A Esther le borraron el nombre de Rogelia, aquella tía que se casó in extremis mortis con el soldado que llegó herido de la guerra de Cuba, pero su memoria atesora escenas inolvidables de su infancia en Antoñanes del Páramo, cuando el regadío era un sueño que parecía inalcanzable y cuando el hambre llamaba a las puertas sin piedad.

«Cuento hasta cómo hacían un pozo y cómo descubrí lo que era el cigoñal, aquel palo que subía y bajaba que yo veía moverse cuando entraba el señor Genaro a la huerta. Se regaba con un cigoñal y a cubos de agua...», relata. Así como el episodio en el que recuerda acompañar a una niña del pueblo cuando iba a pedir por las casas porque su padre había muerto de pulmonía y en casa no había pan para los ocho hijos que dejó, que apenas podían desayunar una cucharada de azúcar. «Me quedaba en la esquina, me daba apuro por ella, para que no se avergonzara», reseña como ejemplo de los duros años de la posguerra en un pueblo de interior.

Esther de Paz tenía el libro escrito y guardado en un cajón cuando empezó a acordarse de las calles y casa por casa salían a su encuentro los rostros de los vecinos que las habitaban en aquella época. Para aquilatar sus recuerdos tiró de la memoria de otros y se puso a llamar a los que aún quedaban en el pueblo de aquella época. «Eran 350 vecinos y a mí me salieron 352», subraya. Todos le animaban a escribir mientras le contaban anécdotas: «Ay, boba, lo que poco que sé me lo enseñó don Manuel», le decían.

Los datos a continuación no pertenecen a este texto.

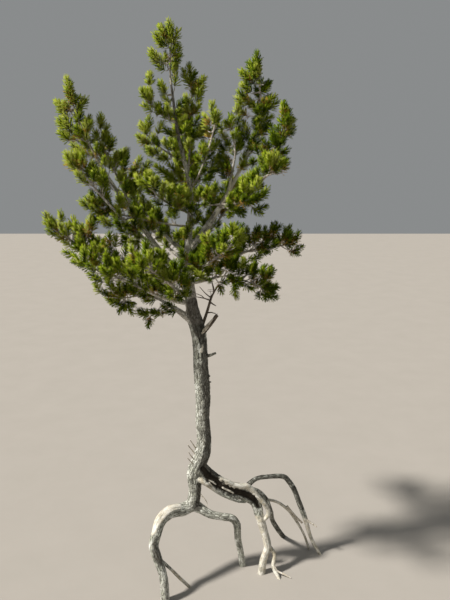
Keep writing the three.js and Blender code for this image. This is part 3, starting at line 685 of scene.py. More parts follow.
Limb = namedtuple("Limb", "course radii")
Shoot = namedtuple("Shoot", "foot toward size mass is_leader")


def lerp(low, high, share):
    return low + (high - low) * share


def unit(arrow):
    return arrow / np.linalg.norm(arrow)


def chance(first, second):
    """The same two numbers always give the same fraction between 0 and 1."""
    wave = math.sin(first * 12.9898 + second * 78.233) * 43758.5453
    return wave - math.floor(wave)


def radius_at(radii, share):
    along = share * (len(radii) - 1)
    before = min(int(along), len(radii) - 2)
    return lerp(radii[before], radii[before + 1], along - before)


class Bow:
    """The centreline of a limb that runs from one point to another, pulled towards a third."""

    def __init__(self, start, bend, end):
        self.start, self.bend, self.end = (np.asarray(p, float) for p in (start, bend, end))

    def point(self, share):
        first = lerp(self.start, self.bend, share)
        second = lerp(self.bend, self.end, share)
        return lerp(first, second, share)


class Run:
    """The centreline of a limb that runs smoothly through stations: a centripetal Catmull-Rom curve."""

    def __init__(self, stations):
        places = np.array([station[:3] for station in stations], float)
        before = 2 * places[0] - places[1]
        after = 2 * places[-1] - places[-2]
        self.places = np.vstack([before, places, after])

    def point(self, share):
        spans = len(self.places) - 3
        span = min(int(share * spans), spans - 1)
        t = share * spans - span
        p0, p1, p2, p3 = self.places[span : span + 4]
        g0, g1, g2 = (math.sqrt(np.linalg.norm(b - a)) for a, b in ((p0, p1), (p1, p2), (p2, p3)))
        leave = ((p1 - p0) / g0 - (p2 - p0) / (g0 + g1) + (p2 - p1) / g1) * g1
        arrive = ((p2 - p1) / g1 - (p3 - p1) / (g1 + g2) + (p3 - p2) / g2) * g1
        curve = 2 * p1 - 2 * p2 + leave + arrive
        slope = 3 * p2 - 3 * p1 - 2 * leave - arrive
        return p1 + t * (leave + t * (slope + t * curve))


def heading(course, share):
    step = 1e-4
    return unit(course.point(min(share + step, 1)) - course.point(max(share - step, 0)))


def length_of(course, pieces=200):
    points = np.array([course.point(i / pieces) for i in range(pieces + 1)])
    return np.linalg.norm(np.diff(points, axis=0), axis=1).sum()


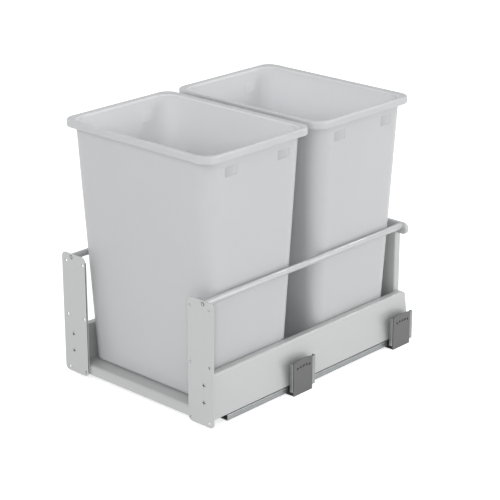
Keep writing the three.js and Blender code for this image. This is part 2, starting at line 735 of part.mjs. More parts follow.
// Sliding catch: a block with a fork open to the top, and the piston rod behind it.
function dampedCatch() {
  const y0 = fromDoor(catchFront);
  const y1 = y0 + catchLength;
  const floor = runnerBottom + damperWall + clearance;
  const half = damperWidth / 2 - damperWall - clearance;
  const block = box([damperMiddle - half, y0, floor], [damperMiddle + half, y1, catchTop]);
  const middle = (y0 + y1) / 2;
  const fork = box(
    [damperMiddle - half - overshoot, middle - forkWidth / 2, catchTop - forkDepth],
    [damperMiddle + half + overshoot, middle + forkWidth / 2, catchTop + overshoot]);
  const rodEnd = cylinderFront + pistonLength;
  const rod = bar(damperMiddle, damperAxisZ, y1 - overshoot, rodEnd, pistonDiameter, 12);
  return joined(cut(block, fork), rod);
}

// Pin under the tray that draws the catch along.
function catchPin() {
  const y = fromDoor(catchFront) + catchLength / 2;
  return post(pinX, y, catchTop + pinClearance, trayTop - sheet - clearance, pinDiameter);
}

// ---------------------------------------------------------------- assembly

const unit = new THREE.Group();
const fixedParts = new THREE.Group();
const middleParts = new THREE.Group();
const drawerParts = new THREE.Group();
const binParts = new THREE.Group();
unit.add(fixedParts, middleParts, drawerParts, binParts);

function addPiece(group, name, geometry, material) {
  const mesh = new THREE.Mesh(geometry, material);
  mesh.name = name;
  group.add(mesh);
  return mesh;
}

// A piece made for the right side, and its mirror image on the left.
function addPair(group, name, geometry, material) {
  addPiece(group, `${name}_right`, geometry, material);
  addPiece(group, `${name}_left`, mirrored(geometry), material);
}

addPair(fixedParts, 'cabinet_runner', cabinetMember(), zincSteel);
['front', 'rear'].forEach((place, i) => {
  addPair(fixedParts, `clip_plate_${place}`, clipPlate(clipFronts[i]), darkSteel);
  addPair(fixedParts, `clip_bracket_${place}`, clipBracket(clipFronts[i]), zincSteel);
  addPair(fixedParts, `clip_cradle_${place}`, clipCradle(clipFronts[i]), blackPlastic);
  addPair(fixedParts, `clip_screw_${place}`, clipScrew(clipFronts[i]), screwSteel);
});
addPair(fixedParts, 'damper_housing', damperHousing(), greyPlastic);
addPair(fixedParts, 'damper_cylinder', damperCylinder(), blackPlastic);
addPair(fixedParts, 'damped_catch', dampedCatch(), greyPlastic);

addPair(middleParts, 'middle_runner', middleMember(), zincSteel);
addPair(middleParts, 'lower_roller_cage', rollerCage(lowerRollerZ), greyPlastic);
addPair(middleParts, 'upper_roller_cage', rollerCage(upperRollerZ), greyPlastic);

addPair(drawerParts, 'drawer_runner', drawerMember(), zincSteel);
addPair(drawerParts, 'drawer_side', drawerSide(), powderCoat);
addPair(drawerParts, 'fixing_block', fixingBlock(), greyPlastic);
addPair(drawerParts, 'door_bracket', doorBracket(), powderCoat);
['lower', 'upper'].forEach((place, i) => {
  addPair(drawerParts, `bracket_screw_${place}`, screw(bracketScrewX, bracketScrewHeights[i]), screwSteel);
});
addPair(drawerParts, 'gallery_rail_front',
  railRod(fromDoor(bracketThickness), fromDoor(railJoint), true), railSteel);
addPair(drawerParts, 'gallery_rail_rear',
  railRod(fromDoor(railJoint + clearance), fromDoor(panelFront), false), railSteel);
addPair(drawerParts, 'rail_spigot',
  bar(railX, railZ, fromDoor(railJoint - spigotLength / 2), fromDoor(railJoint + spigotLength / 2),
    spigotDiameter, 16), zincSteel);
addPair(drawerParts, 'rail_screw_front', screw(railX, railZ), screwSteel);
addPair(drawerParts, 'rail_screw_rear', rearRailScrew(), screwSteel);
addPiece(drawerParts, 'base_tray', baseTray(), powderCoat);
addPiece(drawerParts, 'rear_panel', rearPanel(), powderCoat);
addPair(drawerParts, 'catch_pin', catchPin(), blackPlastic);

const binShape = bin();
for (const [name, middle] of [['bin_front', frontBinMiddle], ['bin_rear', rearBinMiddle]]) {
  addPiece(binParts, name, binShape.clone(), binPlastic).position.set(0, fromDoor(middle), binFloorZ);
}

export default unit;
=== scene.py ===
"""Looks of a pull-out trash cabinet: a folded steel pull-out frame, two lift-out bins, full-extension
runners and the clips that hold them to a kitchen cabinet.

Everything is in metres in the frame of the packed part: +X to the right seen from the front, +Y into
the cabinet, +Z up. Each piece takes its place from the solid it stands for, rides on the body that
carries that solid, and keeps its place in its mesh.
"""

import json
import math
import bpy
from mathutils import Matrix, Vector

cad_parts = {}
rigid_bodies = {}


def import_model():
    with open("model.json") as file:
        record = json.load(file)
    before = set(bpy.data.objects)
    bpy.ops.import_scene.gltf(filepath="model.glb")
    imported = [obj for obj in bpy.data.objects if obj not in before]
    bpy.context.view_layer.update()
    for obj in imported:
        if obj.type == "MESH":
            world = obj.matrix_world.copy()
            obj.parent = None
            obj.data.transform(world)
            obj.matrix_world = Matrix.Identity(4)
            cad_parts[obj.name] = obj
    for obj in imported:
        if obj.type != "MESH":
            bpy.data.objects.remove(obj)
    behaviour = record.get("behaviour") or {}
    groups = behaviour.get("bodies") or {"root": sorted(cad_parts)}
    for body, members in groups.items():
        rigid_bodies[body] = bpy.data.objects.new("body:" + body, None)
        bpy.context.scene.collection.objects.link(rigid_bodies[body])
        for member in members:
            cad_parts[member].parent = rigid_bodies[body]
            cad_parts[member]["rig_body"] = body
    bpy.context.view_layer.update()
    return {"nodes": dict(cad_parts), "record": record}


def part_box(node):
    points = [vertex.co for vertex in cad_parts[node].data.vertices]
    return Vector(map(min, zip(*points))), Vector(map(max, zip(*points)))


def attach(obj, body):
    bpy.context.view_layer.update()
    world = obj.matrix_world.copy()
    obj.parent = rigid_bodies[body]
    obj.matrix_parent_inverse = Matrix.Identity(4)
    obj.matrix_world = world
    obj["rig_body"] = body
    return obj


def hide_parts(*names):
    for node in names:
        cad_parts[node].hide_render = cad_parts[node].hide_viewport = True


bl_info = {
    "name": "Pull-out trash cabinet",
    "version": (1, 0, 0),
    "blender": (4, 5, 0),
    "location": "3D View > Sidebar > Pull-out",
    "description": "Dresses the pull-out frame, its bins, runners and wall clips",
    "category": "Object",
}

from functools import reduce

import bmesh
import bpy
import numpy as np
from bpy.props import FloatProperty, FloatVectorProperty, PointerProperty

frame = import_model()

MM = 0.001
SAME_POINT = 1e-6  # metres, within which two points are one
TURN_STEPS = 64  # points round a turned piece
SHEET_EDGE = 0.3 * MM  # rounding of the cut edges of folded sheet and of blocks
SIDES = (("right", 1.0), ("left", -1.0))
FINISH_OF = {s["node"]: s["material_slot"] for s in frame["record"]["subparts"]}
BODY_OF = {name: node["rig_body"] for name, node in frame["nodes"].items()}


# ---------------------------------------------------------------- sizes and colours a user may change


def number(name, description, default, **limits):
    """A number with its limits, or with its unit."""
    return FloatProperty(name=name, description=description, default=default, **limits)


def millimetres(name, description, default):
    """A length in millimetres."""
    return number(name, description + ", in mm", default, min=0.0, max=100.0, step=10, precision=2)


def metres(name, description, default):
    """A distance in metres."""
    return number(name, description, default, unit="LENGTH", subtype="DISTANCE")


def degrees(name, description, default):
    """An angle, whose default is given in degrees."""
    return number(name, description, math.radians(default), subtype="ANGLE")


def fraction(name, description, default):
    """A number from 0 to 1."""
    return number(name, description, default, min=0.0, max=1.0, subtype="FACTOR")


def watts(name, description, default):
    """The power of a lamp."""
    return number(name, description, default, min=0.0, max=2000.0, unit="POWER")


def paint(name, description, default):
    """A colour, in linear light."""
    return FloatVectorProperty(
        name=name, description=description, default=default, size=3, min=0.0, max=1.0, subtype="COLOR"
    )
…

Los juegos, las travesuras y las fiestas figuran entre los recuerdos memorables y reconstruyen la vida de una época en la que la diversión se cruzaba con la miseria y apareció el estraperlo como tabla de salvación. Del origen de esta curiosa palabra que para la juventud de hoy puede que ya no tenga significado, da cuenta Esther de Paz en su libro. En España se popularizó con el comercio ilegal ante las requisas del régimen franquista, pero cuyo origen es un juego de azar cuyos inventores se llamaban Stra(us) y Perlo.

«Jugábamos a la comba y al truque (castro o rayuela en otros sitios) y en la iglesia nos colocaban por separado a niños y niñas. Juntarse era pecado», relata. Los niños se sentaban en las escaleras del altar y recuerda que un día uno se durmió y cayó redondo por los escalones. En mitad del silencio del rezo, un hombre exclamó: «¡¡A...diooosss!!».

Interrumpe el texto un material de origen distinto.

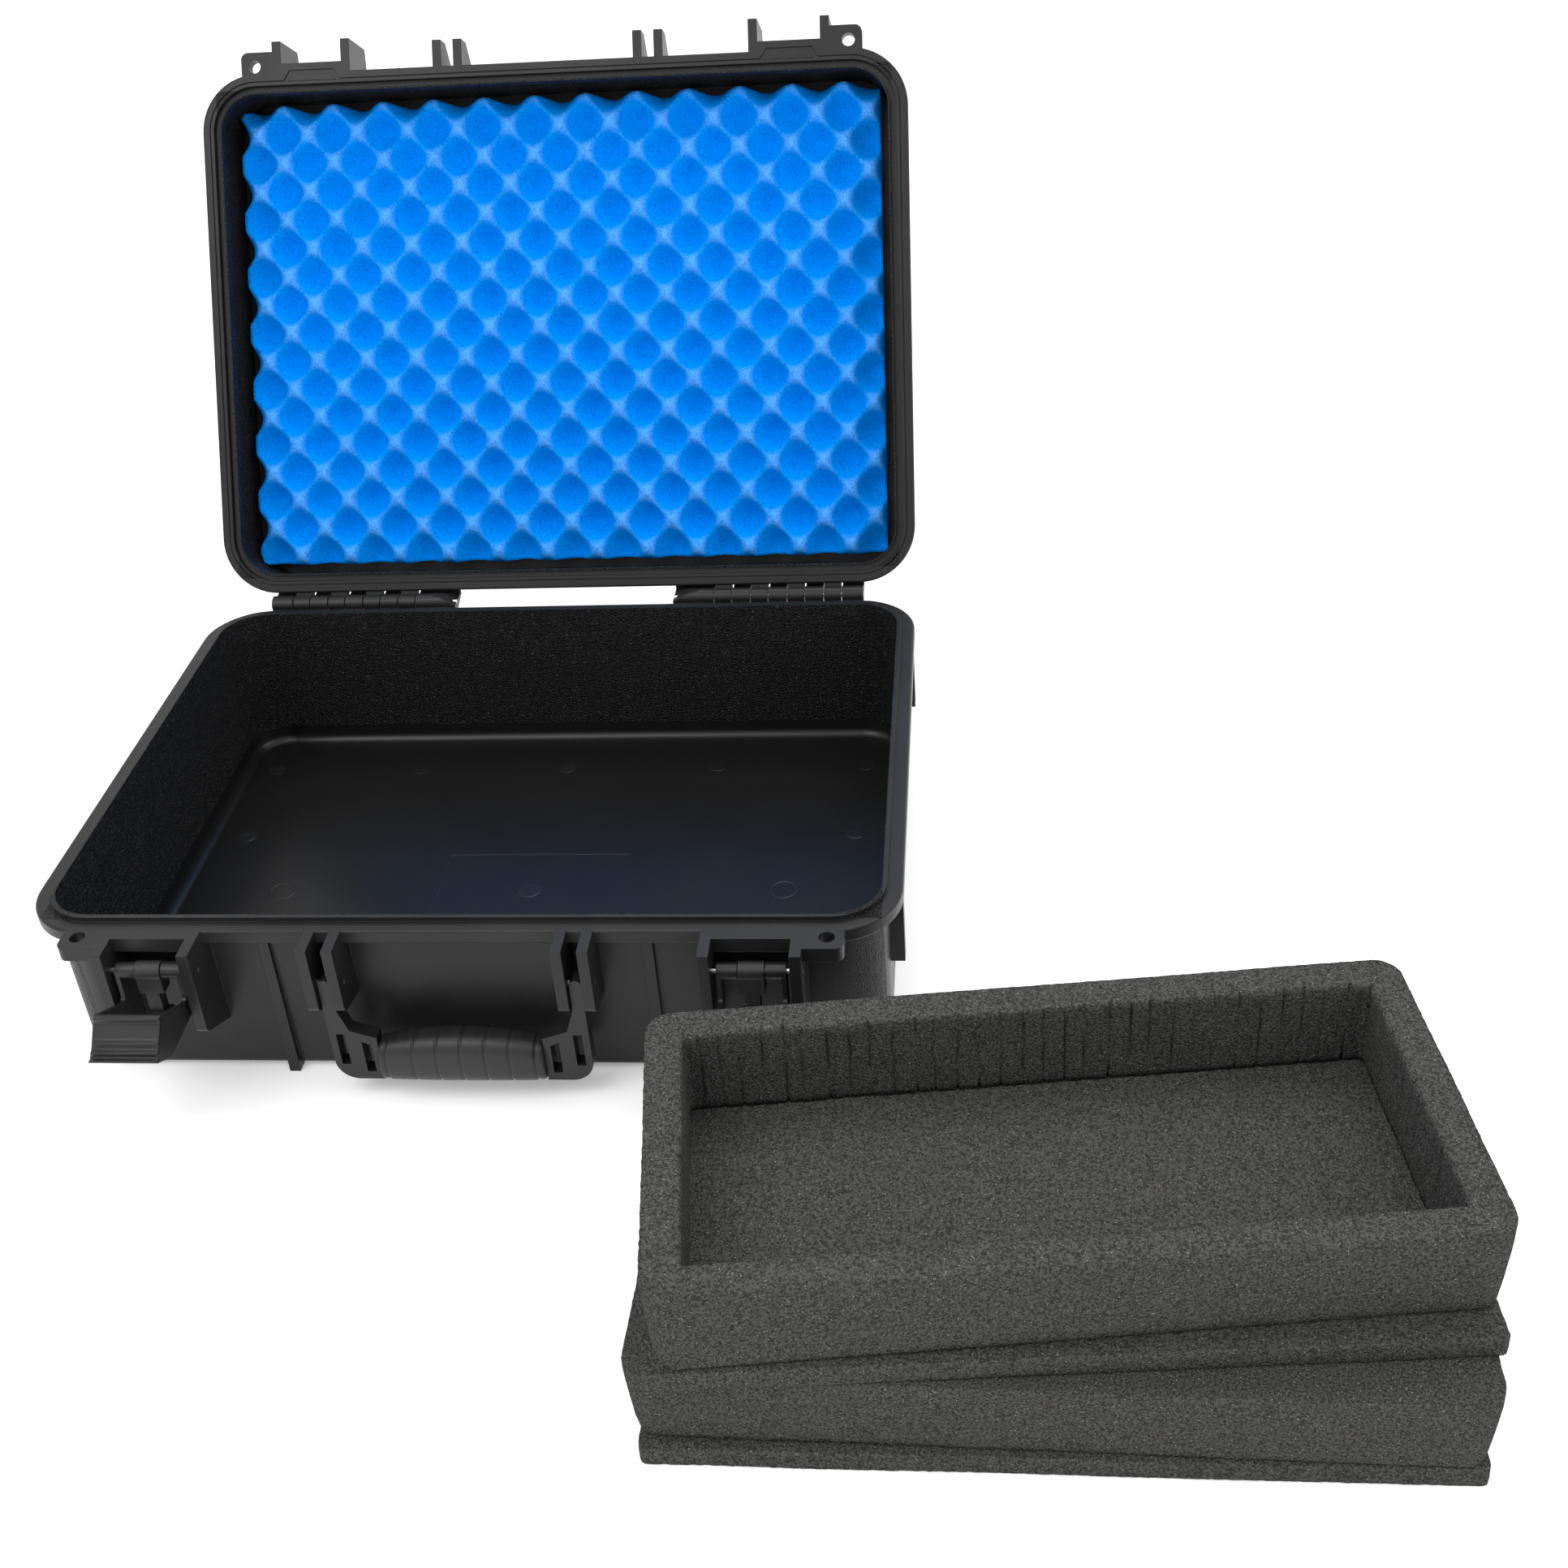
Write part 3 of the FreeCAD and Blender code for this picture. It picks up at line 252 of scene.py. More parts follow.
def shell_plastic(name, floor, wall, plane_normal, plane_place):
    """Moulded case plastic: satin outside, leather grain on the inner walls, smooth inner floor, the
    inside darkened by painted shade.

    plane_normal and plane_place give the direction and start of the height, floor and wall the
    heights at which the inner floor and the inner walls begin.
    """
    recipe = Recipe(name, (0.016, 0.0165, 0.0175), 0.42, Specular_IOR_Level=0.28)
    height = recipe.run(plane_normal, plane_place)
    across = recipe.run((1, 0, 0))
    along = recipe.run(Vector((1, 0, 0)).cross(Vector(plane_normal)), plane_place)
    in_width = recipe.calc("LESS_THAN", recipe.calc("ABSOLUTE", across), INNER_HALF_WIDTH)
    in_depth = recipe.calc("LESS_THAN", recipe.calc("ABSOLUTE", along), INNER_HALF_DEPTH)
    above = recipe.calc("GREATER_THAN", height, floor - 0.5 * MM)
    inside = recipe.calc("MULTIPLY", recipe.calc("MULTIPLY", in_width, in_depth), above)
    is_wall = recipe.calc("MULTIPLY", inside, recipe.fade(height, wall, wall + 3 * MM))
    is_floor = recipe.calc("MULTIPLY", inside, recipe.calc("SUBTRACT", 1.0, is_wall))
    outside = wear(recipe, (0.0105, 0.0106, 0.0110), (0.017, 0.0172, 0.018), 0.8)
    # Painted shade: the inner walls and the inner floor get darker colours than the outside.
    shade = recipe.blend(is_wall, outside, (0.0065, 0.0066, 0.0069))
    shade = recipe.blend(is_floor, shade, (0.0062, 0.0062, 0.0064))
    recipe.set("Base Color", shade)
    smear = recipe.grain(14.0, 4.0, 0.6, 0.6)
    satin = recipe.spread(smear, 0.30, 0.42)
    gloss = recipe.spread(smear, 0.24, 0.38)
    rough = recipe.add("ShaderNodeMix", {0: is_floor, 2: satin, 3: gloss}).outputs[0]
    rough = recipe.add("ShaderNodeMix", {0: is_wall, 2: rough, 3: 0.40}).outputs[0]
    recipe.set("Roughness", rough)
    creases = recipe.cells(620.0, "DISTANCE_TO_EDGE")
    pebbles = recipe.fade(creases, 0.0, 0.30)
    leather = recipe.calc("MULTIPLY", pebbles, is_wall)
    skin = recipe.bump(leather, 0.95 * MM, edge=0.7 * MM)
    mould = recipe.grain(2600.0, 2.0)
    outer = recipe.calc("MULTIPLY", mould, recipe.calc("SUBTRACT", 1.0, is_floor))
    recipe.bump(outer, 0.05 * MM, under=skin)
    return recipe.material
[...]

Memorables eran las subidas al campanario, desde el que temerariamente se asomaban mientras el señor Máximo, les amenazaba sacando el cinto como amenaza... «Pero nunca nos pegó», aclara la maestra de la memoria prodigiosa. El señor Máximo era el padre de Serafina, la mujer más longeva de Antoñanes del Páramo, que alcanza ya los 96 años.

A los diez años de edad, terminó la vida de Esther de Paz en Antoñanes del Páramo. Su padre pidió como destino un pueblo de la Mancha, Tomelloso, tierra de don Quijote y del gran pintor Antonio López. Había visto aquellos pueblos grandes durante su etapa en la guerra y pensó que habría instituto para su hija, pero «se gastó los 39 puntos que tenía y yo tuve que hacer el bachillerato por libre». Sus hermanas nacieron allí, 14 y 17 años después que ella en Antoñanes y también se hicieron maestras.

«Mi madre tenía muy buena memoria y se ve que yo la heredé», comenta. Ella misma se asombra de haber escrito dos libros con los recuerdos de la infancia, porque desde que en 1992, cuando la Expo agitaba Sevilla, se puso a recopilar hechos y anécdotas, hasta 1998, escribió dos libros, otro dedicado a sus veranos en Carrizo y en la capital leonesa. En Sevilla se jubiló y luego volvió a la Mancha. «Me siento de Tomelloso, pero cuando vuelvo a León y veo la Pulchra Leonina...».